Dampak dari pelecehan di dunia maya bisa sangat mendalam dan berkepanjangan. Korban seringkali mengalami stes dan berbagai gangguan kecemasan bahkan dalam beberapa kasus menyebabkan tindakan nekat seperti bunuh diri. Pelecehan di dunia maya tidak hanya mempengaruhi korban secara emosional, tetapi juga bisa berdampak pada kehidupan profesional dan akademis mereka.
Setitik Harapan Untuk Melawan
Meski tantangan yang dihadapi sangatlah besar, harapan untuk Indonesia bebas pelecehan tetap ada. Perubahan positif mulai terlihat dengan meningkatnya kesadaran masyarakat dan keberanian korban untuk berbicara. Dukungan dari berbagai pihak baik pemerintah, Lembaga Swadaya Masyarakat, maupun komunitas semakin memperkuat upaya melawan pelecehan.
Kerjasama yang erat antara semua elemen masyarakat sangatlah penting. Dengan terus meningkatkan edukasi, memperkuat penegakan hukum dan menyediakan dukungan yang memadai bagi korban, Indonesia dapat bergerak menuju masa depan yang lebih aman dan bebas dari pelecehan. Peran media juga sangat penting dalam membangun opini publik yang mendukung upaya pemberantasan pelecehan.

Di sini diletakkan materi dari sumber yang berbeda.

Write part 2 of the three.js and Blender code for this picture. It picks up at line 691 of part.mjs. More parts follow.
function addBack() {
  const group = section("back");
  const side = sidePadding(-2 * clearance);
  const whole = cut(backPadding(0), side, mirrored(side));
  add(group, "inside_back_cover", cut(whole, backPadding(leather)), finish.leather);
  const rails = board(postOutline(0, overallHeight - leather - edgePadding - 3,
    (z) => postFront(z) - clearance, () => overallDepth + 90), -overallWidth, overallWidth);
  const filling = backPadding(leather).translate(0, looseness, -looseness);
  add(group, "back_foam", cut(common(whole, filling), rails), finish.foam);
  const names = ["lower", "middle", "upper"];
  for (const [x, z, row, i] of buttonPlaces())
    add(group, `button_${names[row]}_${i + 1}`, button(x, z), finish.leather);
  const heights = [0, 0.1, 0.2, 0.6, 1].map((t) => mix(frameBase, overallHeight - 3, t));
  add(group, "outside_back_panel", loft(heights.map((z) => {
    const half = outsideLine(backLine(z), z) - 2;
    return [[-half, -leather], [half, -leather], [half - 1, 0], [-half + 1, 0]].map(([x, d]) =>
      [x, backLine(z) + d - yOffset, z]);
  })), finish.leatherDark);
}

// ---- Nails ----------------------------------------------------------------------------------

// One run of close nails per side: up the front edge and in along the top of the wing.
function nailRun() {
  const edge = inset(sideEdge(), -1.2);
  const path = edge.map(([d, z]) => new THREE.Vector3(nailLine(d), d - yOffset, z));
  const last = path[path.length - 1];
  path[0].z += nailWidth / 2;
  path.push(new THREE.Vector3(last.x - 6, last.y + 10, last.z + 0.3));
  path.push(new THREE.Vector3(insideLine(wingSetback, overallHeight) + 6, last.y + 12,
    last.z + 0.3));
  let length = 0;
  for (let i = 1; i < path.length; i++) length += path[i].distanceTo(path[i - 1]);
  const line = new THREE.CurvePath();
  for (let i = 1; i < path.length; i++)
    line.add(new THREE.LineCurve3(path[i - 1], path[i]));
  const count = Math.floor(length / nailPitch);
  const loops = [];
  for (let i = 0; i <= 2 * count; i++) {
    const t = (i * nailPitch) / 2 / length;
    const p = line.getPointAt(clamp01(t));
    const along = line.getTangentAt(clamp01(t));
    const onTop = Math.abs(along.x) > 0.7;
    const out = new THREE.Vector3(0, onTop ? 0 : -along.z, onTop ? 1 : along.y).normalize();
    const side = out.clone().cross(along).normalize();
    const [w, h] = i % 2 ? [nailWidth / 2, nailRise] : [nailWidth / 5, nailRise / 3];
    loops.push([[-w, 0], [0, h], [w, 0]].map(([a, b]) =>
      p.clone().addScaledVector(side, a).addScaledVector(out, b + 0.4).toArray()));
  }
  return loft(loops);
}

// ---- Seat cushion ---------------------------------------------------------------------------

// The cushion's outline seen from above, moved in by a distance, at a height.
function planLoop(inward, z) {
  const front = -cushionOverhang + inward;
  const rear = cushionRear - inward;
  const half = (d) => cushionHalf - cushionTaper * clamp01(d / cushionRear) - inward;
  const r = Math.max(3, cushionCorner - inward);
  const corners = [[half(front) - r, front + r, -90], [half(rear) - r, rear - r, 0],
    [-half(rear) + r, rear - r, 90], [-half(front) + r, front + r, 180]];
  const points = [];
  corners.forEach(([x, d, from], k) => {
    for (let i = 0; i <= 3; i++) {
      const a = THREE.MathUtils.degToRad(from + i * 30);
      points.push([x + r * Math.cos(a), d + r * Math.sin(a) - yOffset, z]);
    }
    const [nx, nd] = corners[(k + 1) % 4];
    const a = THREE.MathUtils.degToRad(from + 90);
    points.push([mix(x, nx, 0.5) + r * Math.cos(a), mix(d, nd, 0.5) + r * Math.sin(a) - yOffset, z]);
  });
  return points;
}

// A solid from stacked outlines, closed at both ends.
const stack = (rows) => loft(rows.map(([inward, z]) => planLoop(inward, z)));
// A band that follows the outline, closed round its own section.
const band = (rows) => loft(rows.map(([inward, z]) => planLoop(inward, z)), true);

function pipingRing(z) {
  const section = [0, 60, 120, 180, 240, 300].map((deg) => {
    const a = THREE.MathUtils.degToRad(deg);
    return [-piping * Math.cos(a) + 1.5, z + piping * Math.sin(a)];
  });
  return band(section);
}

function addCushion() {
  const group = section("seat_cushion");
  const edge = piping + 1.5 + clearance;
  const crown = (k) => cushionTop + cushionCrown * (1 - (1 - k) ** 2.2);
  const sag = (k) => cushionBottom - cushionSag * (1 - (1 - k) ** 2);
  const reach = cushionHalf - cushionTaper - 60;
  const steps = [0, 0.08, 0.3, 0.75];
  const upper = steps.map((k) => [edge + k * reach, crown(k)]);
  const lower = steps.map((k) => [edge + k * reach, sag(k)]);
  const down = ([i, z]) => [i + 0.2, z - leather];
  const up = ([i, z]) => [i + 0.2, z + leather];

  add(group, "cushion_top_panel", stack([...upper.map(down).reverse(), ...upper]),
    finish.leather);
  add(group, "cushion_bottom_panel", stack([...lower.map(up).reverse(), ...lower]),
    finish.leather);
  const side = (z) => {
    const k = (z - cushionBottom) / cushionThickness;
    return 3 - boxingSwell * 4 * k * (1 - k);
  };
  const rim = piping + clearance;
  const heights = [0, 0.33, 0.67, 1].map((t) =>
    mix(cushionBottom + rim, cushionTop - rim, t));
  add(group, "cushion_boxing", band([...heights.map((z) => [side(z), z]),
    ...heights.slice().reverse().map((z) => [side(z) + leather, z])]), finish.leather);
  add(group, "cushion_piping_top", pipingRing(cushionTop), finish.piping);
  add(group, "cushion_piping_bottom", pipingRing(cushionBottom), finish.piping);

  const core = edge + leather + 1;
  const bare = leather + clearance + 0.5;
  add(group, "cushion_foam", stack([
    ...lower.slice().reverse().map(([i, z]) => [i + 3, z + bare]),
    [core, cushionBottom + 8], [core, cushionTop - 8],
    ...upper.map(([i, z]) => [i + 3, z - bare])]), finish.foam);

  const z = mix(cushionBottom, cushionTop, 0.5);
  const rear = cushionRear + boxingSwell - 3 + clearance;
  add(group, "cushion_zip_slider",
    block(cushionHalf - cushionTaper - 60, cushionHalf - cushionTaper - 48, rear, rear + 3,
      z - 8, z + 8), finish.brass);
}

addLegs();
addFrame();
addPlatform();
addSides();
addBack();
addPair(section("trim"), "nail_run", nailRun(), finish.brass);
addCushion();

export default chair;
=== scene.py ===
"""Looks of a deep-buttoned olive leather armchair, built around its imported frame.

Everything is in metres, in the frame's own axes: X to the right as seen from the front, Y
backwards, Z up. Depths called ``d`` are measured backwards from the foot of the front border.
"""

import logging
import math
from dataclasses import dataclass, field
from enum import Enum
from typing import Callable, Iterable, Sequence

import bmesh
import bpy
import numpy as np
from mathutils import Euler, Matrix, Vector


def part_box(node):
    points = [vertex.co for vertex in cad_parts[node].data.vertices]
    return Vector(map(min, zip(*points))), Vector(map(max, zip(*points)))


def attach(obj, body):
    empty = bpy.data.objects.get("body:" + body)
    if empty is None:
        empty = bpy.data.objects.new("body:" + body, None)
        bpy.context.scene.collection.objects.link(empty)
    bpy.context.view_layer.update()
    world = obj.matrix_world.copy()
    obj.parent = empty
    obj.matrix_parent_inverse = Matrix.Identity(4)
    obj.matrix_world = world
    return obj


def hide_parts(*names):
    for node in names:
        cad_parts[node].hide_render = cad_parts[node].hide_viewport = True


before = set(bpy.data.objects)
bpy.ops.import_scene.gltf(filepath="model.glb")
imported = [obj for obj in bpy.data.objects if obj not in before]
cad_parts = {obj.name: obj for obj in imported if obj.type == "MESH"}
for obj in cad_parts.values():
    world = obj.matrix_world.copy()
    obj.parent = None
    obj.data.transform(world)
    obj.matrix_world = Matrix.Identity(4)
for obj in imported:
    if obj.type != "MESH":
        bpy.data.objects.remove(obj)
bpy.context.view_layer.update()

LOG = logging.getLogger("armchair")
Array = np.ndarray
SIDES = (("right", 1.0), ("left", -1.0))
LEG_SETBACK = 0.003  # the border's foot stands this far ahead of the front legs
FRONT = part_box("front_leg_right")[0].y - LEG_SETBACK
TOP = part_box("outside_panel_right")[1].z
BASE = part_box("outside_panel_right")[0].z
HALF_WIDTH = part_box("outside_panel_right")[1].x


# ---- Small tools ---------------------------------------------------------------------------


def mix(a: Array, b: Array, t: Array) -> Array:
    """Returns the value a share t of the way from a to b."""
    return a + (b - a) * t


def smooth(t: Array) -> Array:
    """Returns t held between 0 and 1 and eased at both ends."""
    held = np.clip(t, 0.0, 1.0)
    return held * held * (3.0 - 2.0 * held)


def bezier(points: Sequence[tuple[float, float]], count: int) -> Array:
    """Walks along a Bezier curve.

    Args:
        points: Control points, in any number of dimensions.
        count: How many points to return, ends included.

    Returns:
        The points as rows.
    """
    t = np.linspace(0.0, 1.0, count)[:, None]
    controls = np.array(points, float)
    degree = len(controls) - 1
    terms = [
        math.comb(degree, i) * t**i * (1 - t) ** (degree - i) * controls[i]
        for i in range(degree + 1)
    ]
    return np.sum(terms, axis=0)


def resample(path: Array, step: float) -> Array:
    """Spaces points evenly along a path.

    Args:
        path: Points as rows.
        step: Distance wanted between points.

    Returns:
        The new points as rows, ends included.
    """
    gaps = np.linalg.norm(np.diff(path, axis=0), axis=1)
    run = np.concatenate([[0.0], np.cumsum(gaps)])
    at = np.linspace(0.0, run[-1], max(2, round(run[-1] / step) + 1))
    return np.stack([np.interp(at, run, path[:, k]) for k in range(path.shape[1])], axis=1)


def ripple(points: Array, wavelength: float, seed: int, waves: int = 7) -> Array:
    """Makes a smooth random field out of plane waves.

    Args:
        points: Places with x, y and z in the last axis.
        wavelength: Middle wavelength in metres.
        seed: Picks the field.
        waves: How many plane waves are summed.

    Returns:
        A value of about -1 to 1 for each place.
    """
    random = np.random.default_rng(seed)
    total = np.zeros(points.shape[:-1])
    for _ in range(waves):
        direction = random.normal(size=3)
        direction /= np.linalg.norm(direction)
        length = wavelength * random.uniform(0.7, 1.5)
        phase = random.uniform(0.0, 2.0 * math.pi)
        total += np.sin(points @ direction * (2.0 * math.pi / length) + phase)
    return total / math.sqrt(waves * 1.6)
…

Media dapat menjadi alat efektif dalam menyebarkan informasi positif dan sebagai wadah kampanye anti pelecehan. Setiap langkah maju, sekecil apapun, adalah bukti bahwa kita tidak menyerah dalam perjuangan ini. Masa depan yang lebih cerah dan aman bagi semua generasi Indonesia ada di depan mata. Dengan tekad kuat dan kerjasama dari semua pihak, kita dapat menembus harapan menuju Indonesia bebas pelecehan.